Rocky appears much younger than his 29 years, and smaller than his 187 Ibs. fighting weight. He does not seem made for gore & glory; he never looms, except in the ring. Apart from his flattened nose (which he broke playing football) and the inevitable scars above his eyes, he looks more like a compactly built college athlete than a fighter. He has the rich tan and softspoken, self-effacing manner (though not the grammar) of a children's swimming instructor at a country club. To strengthen his heavy weapons, Rocky wears out rubber balls with repeated squeezings, yet his handclasp is tentative as a pianist's.

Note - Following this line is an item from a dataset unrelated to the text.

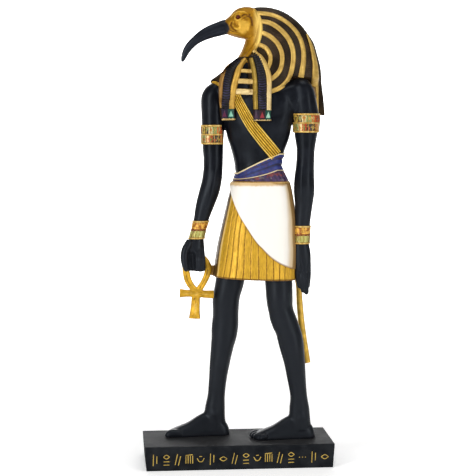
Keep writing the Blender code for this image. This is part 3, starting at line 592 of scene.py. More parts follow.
NEAR_FINGERS = [
    [(39.9, -8.4, 134.0, 1.8), (39.8, -9.2, 126.0, 1.8), (40.8, -8.6, 118.6, 1.5)],
    [(42.4, -8.8, 134.0, 1.9), (42.5, -9.8, 125.0, 1.9), (43.2, -9.0, 115.8, 1.6)],
    [(45.0, -8.6, 134.0, 1.9), (45.2, -9.4, 124.0, 1.9), (45.6, -8.4, 114.4, 1.6)],
    [(47.2, -8.0, 134.0, 1.6), (47.1, -8.4, 126.0, 1.6), (46.8, -7.4, 118.6, 1.4)],
    [(39.4, -7.4, 144.0, 2.3), (38.4, -8.2, 137.0, 2.3), (38.2, -7.6, 130.6, 2.0), (39.2, -7.0, 126.4, 1.5)],
]
FAR_FINGERS = [
    [(-31.2, -1.0, 149.0, 2.4), (-34.4, -2.2, 142.5, 2.8), (-35.0, -3.0, 136.5, 2.6),
     (-33.9, -3.4, 130.6, 2.2)],
    [(-27.9, 0.6, 145.0, 1.6), (-27.5, -2.4, 139.5, 1.8), (-27.4, -3.6, 135.5, 1.8),
     (-27.2, -3.2, 129.9, 1.6)],
    [(-25.2, 0.6, 145.0, 1.6), (-24.9, -2.8, 139.0, 1.8), (-24.8, -4.4, 135.5, 1.8),
     (-24.7, -3.8, 129.8, 1.7)],
    [(-23.0, 0.4, 144.0, 1.4), (-22.7, -2.6, 138.5, 1.5), (-22.6, -4.0, 135.5, 1.5),
     (-22.6, -3.6, 130.0, 1.5)],
]
FOOT = [
    (0.0, 2.4, 3.4), (1.4, 4.2, 7.0), (4.5, 5.3, 11.0), (10.0, 5.5, 15.4), (16.0, 5.5, 15.4),
    (22.0, 5.9, 12.6), (28.0, 6.5, 8.8), (34.0, 6.9, 6.4), (38.0, 6.6, 4.8), (40.0, 5.6, 3.6),
]
TOES = [(-4.4, 43.9, 2.7), (-0.9, 43.2, 2.0), (1.9, 41.9, 1.9), (4.2, 40.3, 1.8), (6.0, 38.3, 1.7)]
TOE_ROOT = 33.0
FEET = [(-4.4, 9.0, 7.6, 1.0), (52.0, -5.2, -6.6, -1.0)]


def foot(heel_x, heel_y, toe_y, outer):
    """A bare foot that points to -X; outer is the direction of the little toe."""
    def place(row, share):
        along, half_width, height = row
        across, up = oval(TAU * share, 2.4)
        y = heel_y + (toe_y - heel_y) * along / TOES[0][1]
        return Vector((heel_x - along, y + half_width * across, SOLE + max(0.0, height * up)))
    forms = [loft(curve_rows(FOOT, 4), 36, place)]
    for offset, tip, radius in TOES:
        y = toe_y + outer * offset
        keys = [
            (heel_x - TOE_ROOT, y, SOLE + 2.2, radius), (heel_x - tip + 1.7 * radius, y, SOLE + 2.4, radius),
            (heel_x - tip + radius, y, SOLE + 1.2, radius),
        ]
        forms.append(tube(keys, 20, SOLE))
    return forms


def toe_nails(heel_x, toe_y, outer):
    """The rim of each toe nail, as a stroke across the toe and one down each side."""
    rims = []
    for offset, tip, radius in TOES:
        x, y, z = heel_x - tip + radius, toe_y + outer * offset, SOLE + 2.0 + radius
        half = 0.55 * radius
        rims.append(([(x - 0.7 * radius, y - half, z - 0.8), (x + 0.3, y - half, z), (x + 0.3, y + half, z),
                      (x - 0.7 * radius, y + half, z - 0.8)], 0.28, -0.22))
    return rims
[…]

He is a man encouraged by absolute courage, convinced by boyish convictions, and strengthened by huge strength to fight his way from obscurity to the edge of greatness as a fighter. Rocky is not content to leave his mark on his opponents' faces; he badly wants "to make a good mark in the fight game." He has no doubt he will be champion, and he plans to stay on top a long while. "One reason the older-day fighters were champions longer," he figures, "is they took care of themselves real good. I don't drink or smoke--I tried to in the Army but I didn't like it--and I'm always in condition. When it's all over it would be nice to be a man people remember in the Boxing Book. Now, it's Jack Dempsey and Joe Louis. I hope some day it's Dempsey, Louis, and Rocky Marchegiano--I mean, Marciano."

HE clearly means no one any harm, but Rocky just as obviously loves to feel the arm-tingling crunch of his fists against another man's head. When his victim crumples and goes down and out, the vast encircling crowd roars approval. Modest though he is, Rocky responds wholeheartedly to those victory cheers; he jumps for joy.

To hero-hungry fans from Brockton and across the nation, Rocky is far more than a winner at such moments; he is Hercules, Ivanhoe, Paul Bunyan. He stands for the comforting notion not that might makes right, but that might and right are somehow synonymous.